Governance is focused on ensuring the team can manage the portfolio through time with an eye on resilience, liquidity, complexity and sustainability that goes beyond just risk and return.
The team also explore trade-offs. For example, real assets might not offer as high a return as other assets, but they bring valuable diversification and inflation protection and can also support sustainability.
“It is about finding the right balance,” said Greaves.
Adam Petryk, chief executive of solutions at Franklin Templeton, counselled on the importance of integrating qualitative and quantitative factors. Pension funds must first think about their diverse range of clients, understanding their differences in liquidity premia and risk appetite.
“Start first with the client need,” he said, highlighting the importance of using proxy assets to ensure a better-informed risk perspective.
Border to Coast, an LGPS pool in the UK, provides its underlying local authority pension fund clients with investment choices, offering a detailed proposition in private debt and infrastructure, amongst other assets. Its offering is balanced by the experience and knowledge of the right investment models amongst the skilled investment team.
More work in benchmarking
Joe McDonnell, CIO at Border to Coast, explained how the asset manager is selling public markets, buying private markets and moving more into alternatives. Conversations with partner funds include the importance of benefiting from long-term secular trends like climate investment and investing more in the UK.

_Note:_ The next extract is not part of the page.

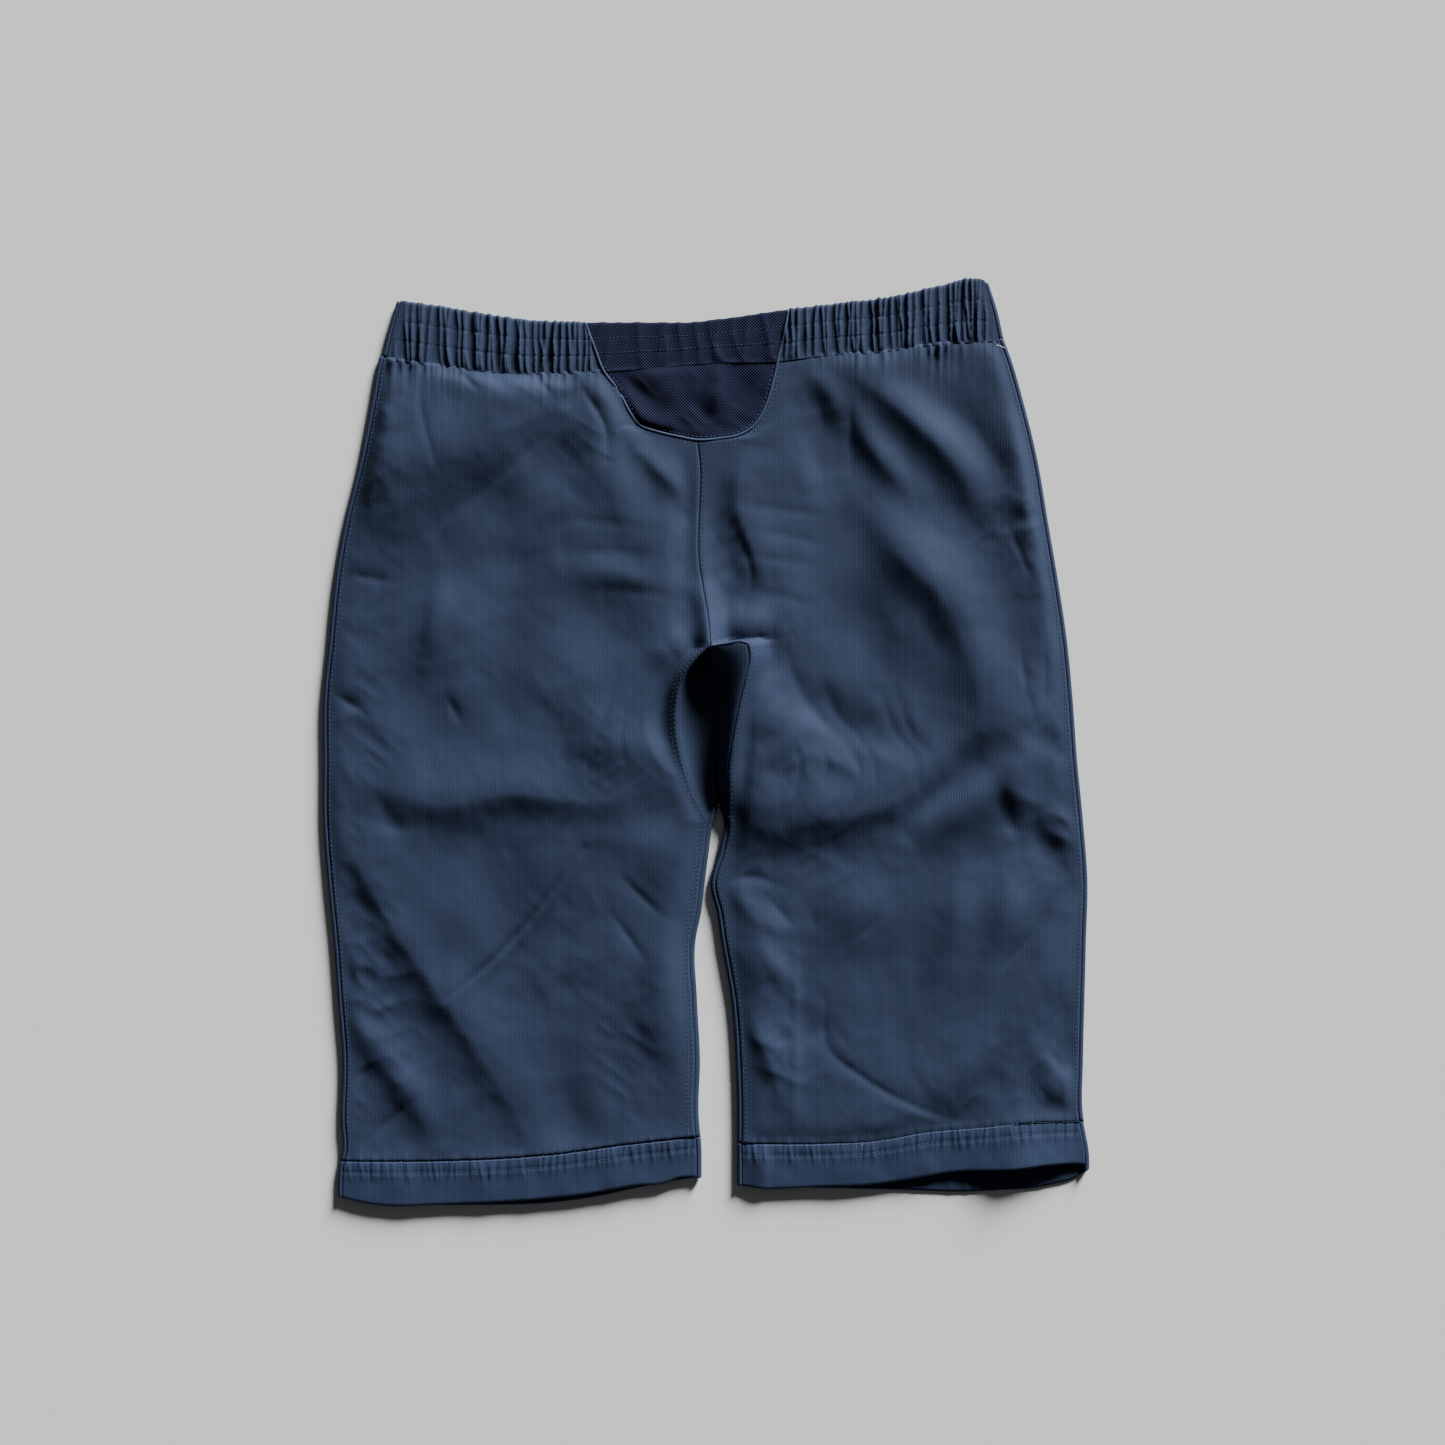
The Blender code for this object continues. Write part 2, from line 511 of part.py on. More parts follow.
band_rows = np.arange(7) / 6
slope = band_rows[:, None]
mesh_left = (1 - slope) * MESH_BAND["top"][0] + slope * MESH_BAND["low"][0]
mesh_right = (1 - slope) * MESH_BAND["top"][1] + slope * MESH_BAND["low"][1]
far_left = band_ends("left", band_rows, SIDE_SEAM + GAP)[:, :1]
far_right = band_ends("right", band_rows, SIDE_SEAM + GAP)[:, :1]
band_back("waistband_back_left", GATHERS["back_left"], far_left, mesh_left - GAP, NAVY)
band_back("waistband_back_mesh", GATHERS["back_mesh"], mesh_left + GAP, mesh_right - GAP, MESH_NAVY)
band_back("waistband_back_right", GATHERS["back_right"], mesh_right + GAP, far_right, NAVY)
band_front(NAVY)
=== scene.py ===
import math

import bmesh
import bpy
import numpy as np
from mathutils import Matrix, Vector
from mathutils.bvhtree import BVHTree


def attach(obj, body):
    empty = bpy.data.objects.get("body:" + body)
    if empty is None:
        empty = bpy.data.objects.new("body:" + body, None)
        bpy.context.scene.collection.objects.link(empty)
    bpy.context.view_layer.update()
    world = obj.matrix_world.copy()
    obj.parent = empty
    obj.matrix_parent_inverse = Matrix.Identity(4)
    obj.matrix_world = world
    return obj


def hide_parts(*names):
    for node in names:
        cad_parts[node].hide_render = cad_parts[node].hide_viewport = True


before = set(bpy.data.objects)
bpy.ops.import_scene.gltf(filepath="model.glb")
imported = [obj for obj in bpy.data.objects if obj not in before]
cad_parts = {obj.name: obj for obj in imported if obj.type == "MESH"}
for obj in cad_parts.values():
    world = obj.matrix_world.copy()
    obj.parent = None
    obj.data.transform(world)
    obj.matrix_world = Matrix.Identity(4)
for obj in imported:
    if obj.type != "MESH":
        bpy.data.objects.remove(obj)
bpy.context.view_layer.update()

# Track capri pants laid flat with the back side up.
# Tables are in millimetres, X across the legs, +Y to the waist.
seams = {
    "edgeRadius": 2.4,  # turn at the side of a leg
    "sideSeam": 3.5,  # from the edge of a leg to its seam
    "backRest": 5.4,  # top of the back cloth where it lies flat
    "bandRest": 5.9,
    "lastRow": 34,
}
edgeTop = 2 * seams["edgeRadius"]

bandTop = [(-210, 299), (-181, 295), (-147, 289), (-113, 285), (-79, 284), (-45, 284), (-11, 284),
           (23, 288), (57, 293), (91, 297), (125, 301), (159, 309), (186, 313), (192, 311)]
bandLow = [(-220, 261), (-169, 254), (-118, 250), (-86, 251), (-70, 252), (-31, 255), (6, 258),
           (49, 259), (82, 263), (116, 265), (154, 270), (202, 273)]
bandEnds = {"left": [(-210, 299), (-216, 279), (-220, 261)], "right": [(192, 311), (198, 292), (202, 273)]}
meshBand = {"top": (-82, 56), "low": (-70, 49)}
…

McDonnell said one area of ongoing work includes benchmarking and measuring success. He noted that building out internal capabilities includes ensuring the fund has the right tools and learns from best practices.
“We are confident we are moving in the right direction,” he said. “Private markets for us is hugely important as a long-term investor.”
McDonnell noted that other LGPS pools need to catch up with pooling assets and allocating to illiquid investments, and called the government’s move to mega funds a positive development for the LGPS. However, he also recognised the need for leadership in the LGPS and that board turnover is high.
Petryk agreed that measuring success in achieving outcomes and gauging the success of the team and investment strategies remains one of investors’ biggest challenges. Articulating the investment value proposition through the lens of outcomes requires consideration of what investors are trying to achieve and the integration of peer benchmarks. The process is complicated by the fact that end investors are individuals who don’t measure you “against the S&P.”
Chen said that OPTrust is focused on managing the portfolio more dynamically to achieve long-term value and noted the importance of aligning incentives. In public markets, the team are responsible for beating the benchmark and trying to make sure they manage returns and drawdown risk.
Some of the team focus on portfolio construction and others focus on security selection. The process also allows them to work together to manage asset allocation and execution, and manage the portfolio dynamically on a day-to-day basis.
Chen referenced the importance of going into assets at different times in the cycle, and warned that investment in buckets risks missing out on opportunities. OPTrust is currently exploring the right governance to support a better understanding of assets through a factor lens rather than an asset bucket silo.
Railpen’s Greaves also reflected on the importance of alignment between investment decisions and ultimate goals. For example, the capital markets group at Railpen has an inflation-plus return target that is challenged when inflation spikes. Like Chen, he reflected that a top-down strategy to fill buckets doesn’t reflect changes in opportunities, and things fall between the gaps, requiring the team to meet their investment objectives “in different places.”
He noted how many investors are currently experiencing the impact of being over-allocated to illiquid investments. They have made decisions that risk undermining their long-term objectives and the benefits that these assets can bring.
“Think through the scenarios,” he warned.
McDonnell spoke about the importance of moving away from a culture characterised by investment teams talking their own book by championing preparation and consistency instead. In alternatives, teams often fight for the same space, but success involves thinking through why a particular decision makes sense. “It is about your own book and the wider book of the pension fund,” he said.
Panellists reflected on the importance of liquidity, a constant constraint that forces schemes to think about the trade-off and put a liquidity premium on valuations. It’s possible to have a situation where investors think they are delivering a risk-adjusted return but are, in fact, loading on the same type of risk.